Density-based clustering is a Machine Learning tool specifically for point shape. This tool groups a number of points according to their density. A number of points gathering with high density are grouped into a cluster separating them from other points gathering far away. See the following points clustered according to their spatial density. This is the same as DBSCAN from conventional Machine Learning.
Not only vector data, but we can also cluster raster images using “Image Segmentation”. This tool segments objects in an image, usually satellite images or aerial photography. It is no different from conventional Machine Learning for image analysis. In conventional Machine Learning, we segment objects, such as people, trees, and houses in an image from any angle. In spatial data, we usually segment objects, like trees in a vertical image. The result then can be used for mapping.
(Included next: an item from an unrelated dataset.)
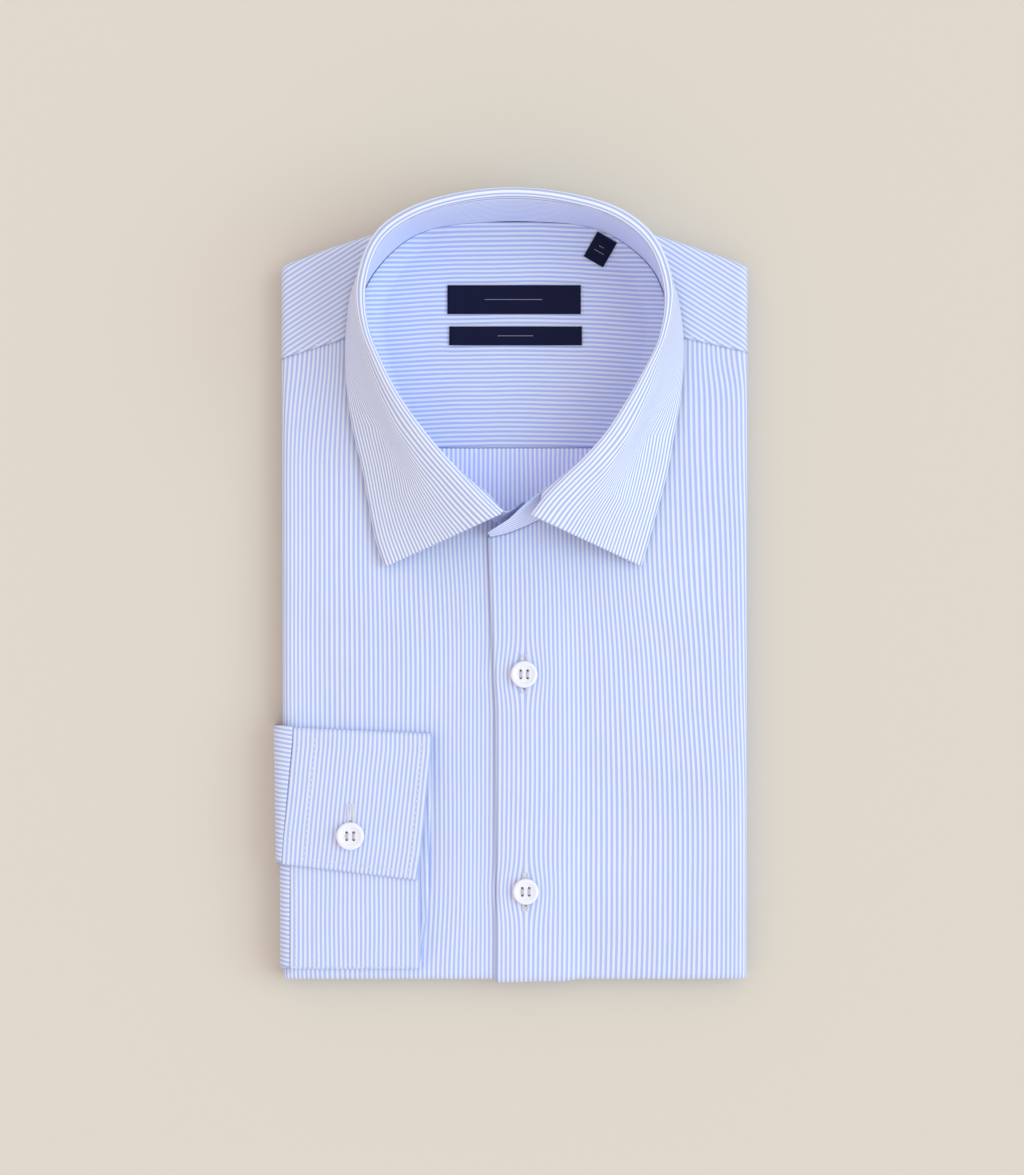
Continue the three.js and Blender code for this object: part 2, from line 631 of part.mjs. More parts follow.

The last Machine Learning for spatial analysis for today’s discussion is Space-Time Pattern Mining. This tool clusters spatial and temporal data at the same time. The data is illustrated as 3-dimensional cuboid. The x and y-axis represent the spatial dimension and the z-axis is the time-series dimension. Each bin has a value. Then, we can analyze the emerging hot spots and cold spots. We can examine over time which area has increasing, decreasing, or constant value.
That is all about the intersection between Machine Learning and spatial analysis. Hopefully, we can gain insights from this article. Let’s broaden our knowledge from Machine Learning to spatial analysis or vice versa. The following shows conventional and Machine Learning for Spatial Analysis.
Machine Learning builds a predictive model from regression, classification, and clustering tasks. Spatial data, unlike tabular data, have all observations related spatially to one another. Machine Learning for spatial data analysis builds a model to predict, classify, or cluster unknown locations according to known locations in the training dataset by taking the spatial attribute into account.